### What to produce
Extract the complete data exactly as given.

### Dataset content
+++

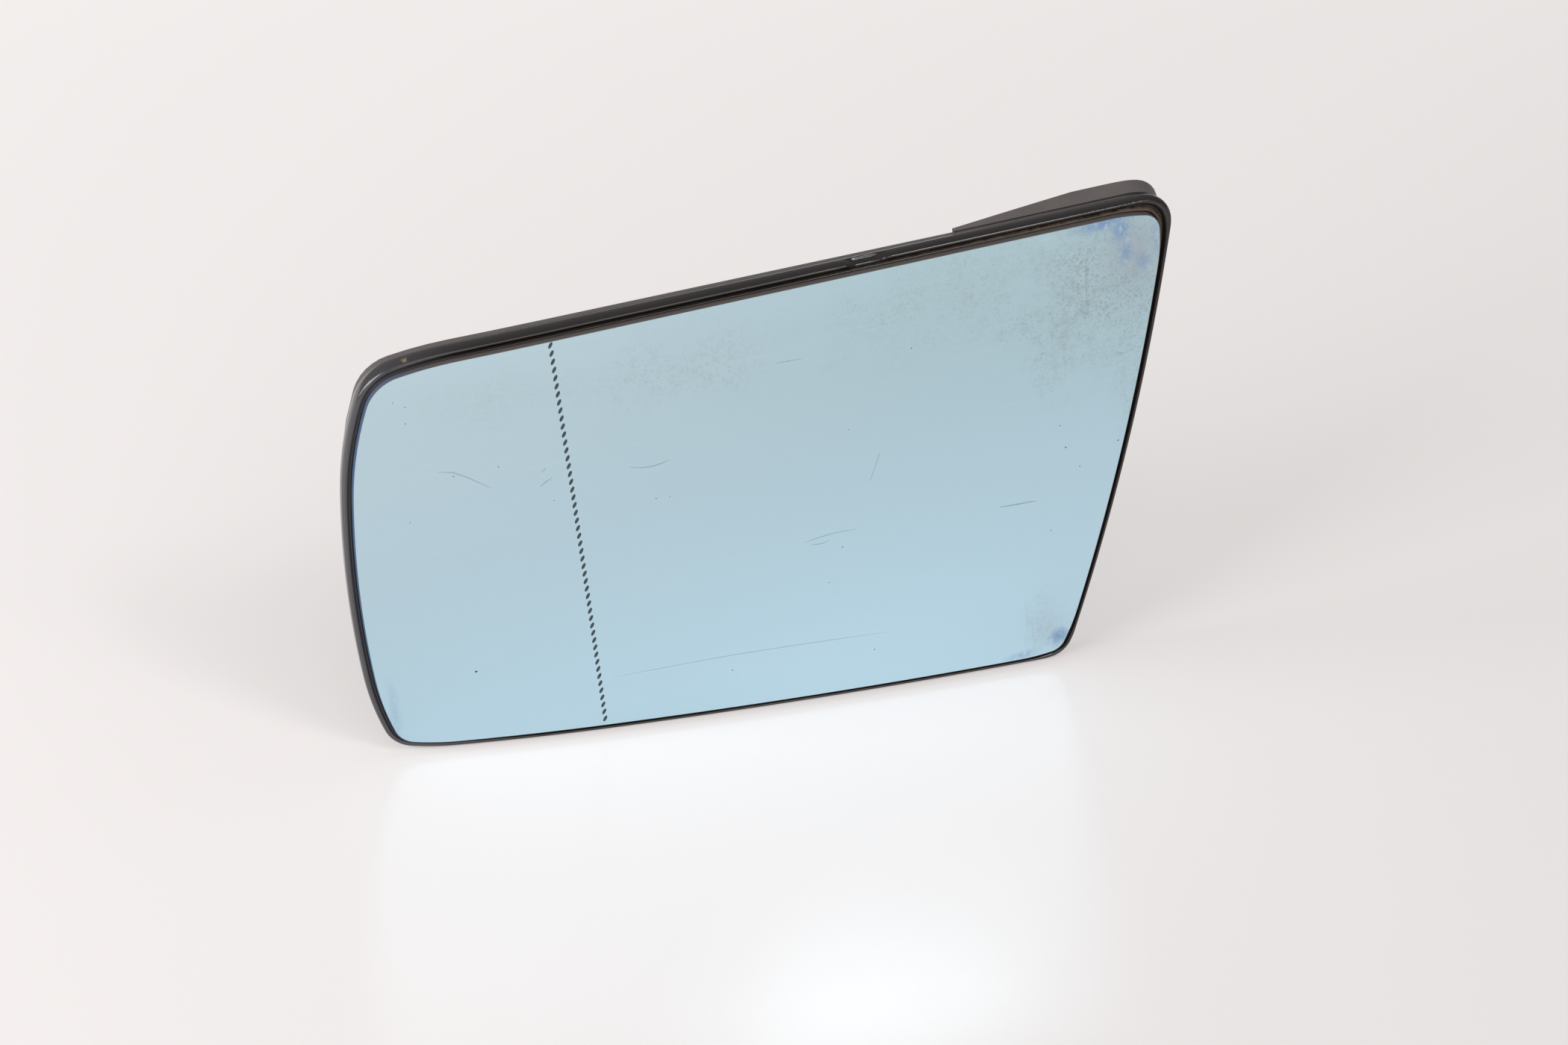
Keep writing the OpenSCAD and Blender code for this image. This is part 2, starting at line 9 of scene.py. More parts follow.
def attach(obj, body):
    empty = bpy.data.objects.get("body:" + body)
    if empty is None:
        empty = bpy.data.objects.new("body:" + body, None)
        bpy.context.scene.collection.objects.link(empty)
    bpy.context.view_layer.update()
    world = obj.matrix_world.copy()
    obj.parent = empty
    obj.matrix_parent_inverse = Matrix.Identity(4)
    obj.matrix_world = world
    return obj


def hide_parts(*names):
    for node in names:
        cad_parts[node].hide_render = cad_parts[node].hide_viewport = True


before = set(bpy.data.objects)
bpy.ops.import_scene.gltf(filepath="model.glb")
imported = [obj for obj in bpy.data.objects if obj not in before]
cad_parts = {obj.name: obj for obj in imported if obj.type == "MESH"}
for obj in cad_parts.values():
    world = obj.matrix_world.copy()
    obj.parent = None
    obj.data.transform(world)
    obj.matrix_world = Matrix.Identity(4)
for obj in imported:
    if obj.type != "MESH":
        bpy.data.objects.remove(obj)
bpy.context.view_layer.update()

+++

### Finished task
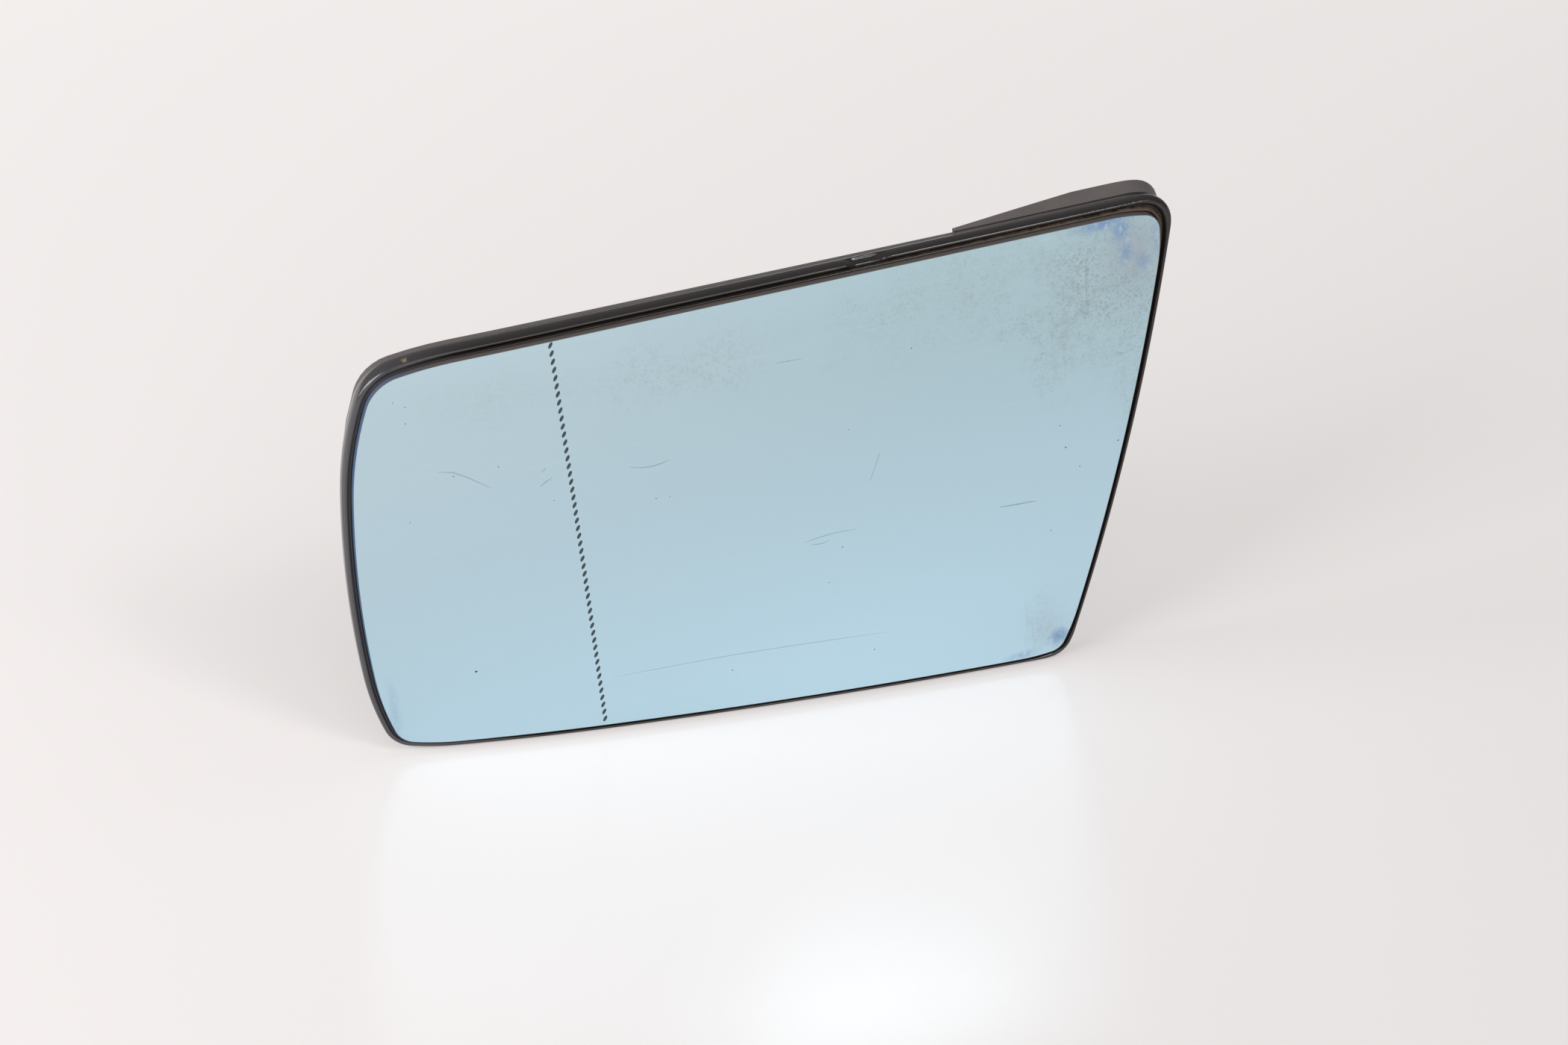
Keep writing the OpenSCAD and Blender code for this image. This is part 2, starting at line 9 of scene.py. More parts follow.
def attach(obj, body):
    empty = bpy.data.objects.get("body:" + body)
    if empty is None:
        empty = bpy.data.objects.new("body:" + body, None)
        bpy.context.scene.collection.objects.link(empty)
    bpy.context.view_layer.update()
    world = obj.matrix_world.copy()
    obj.parent = empty
    obj.matrix_parent_inverse = Matrix.Identity(4)
    obj.matrix_world = world
    return obj


def hide_parts(*names):
    for node in names:
        cad_parts[node].hide_render = cad_parts[node].hide_viewport = True


before = set(bpy.data.objects)
bpy.ops.import_scene.gltf(filepath="model.glb")
imported = [obj for obj in bpy.data.objects if obj not in before]
cad_parts = {obj.name: obj for obj in imported if obj.type == "MESH"}
for obj in cad_parts.values():
    world = obj.matrix_world.copy()
    obj.parent = None
    obj.data.transform(world)
    obj.matrix_world = Matrix.Identity(4)
for obj in imported:
    if obj.type != "MESH":
        bpy.data.objects.remove(obj)
bpy.context.view_layer.update()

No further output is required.